Antes (e além)  da muralha

A trajetória profissional de Will envolveu seriados lá no início – ainda que numa escala completamente diferente da de hoje. “Meu primeiro trabalho profissional foi um livro de colorir de Supermáquina, a série dos anos 1980. Eu desenhava o David Hasselhoff!”, ri. Pouco antes ele havia largado a faculdade de artes, que cursou durante dois anos na Politécnica de Jordanstown (Irlanda). Resolveu vender pinturas de retratos e paisagens. Expôs seus trabalhos em algumas galerias e começou a trabalhar com quadrinhos, nas gigantes do ramo.

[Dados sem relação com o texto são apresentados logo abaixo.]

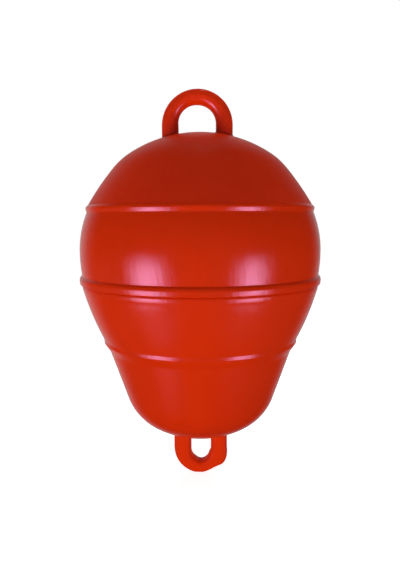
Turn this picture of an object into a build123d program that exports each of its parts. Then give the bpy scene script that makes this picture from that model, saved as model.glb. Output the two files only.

Desenhou o Batman para a DC, fez Transformers para a filial britânica da Marvel e participou de marcas respeitadas, como Constantine e Judge Dredd. Dos quadrinhos foi um pulo para os storyboards de filmes. “Nos quadrinhos, minhas inspirações eram cinematográficas. Para mim, então, foi uma trilha muito natural”, conta. Trilha que ele deve continuar seguindo por um tempo. Will agora está dirigindo dois curtas-metragens: It’s Not You e Axle Grease. “São coisas pequenas, mas quem sabe elas não crescem?”, diz, esperançoso. Will talvez tenha ficado mal-acostumado. Mas quem não ficaria no lugar dele?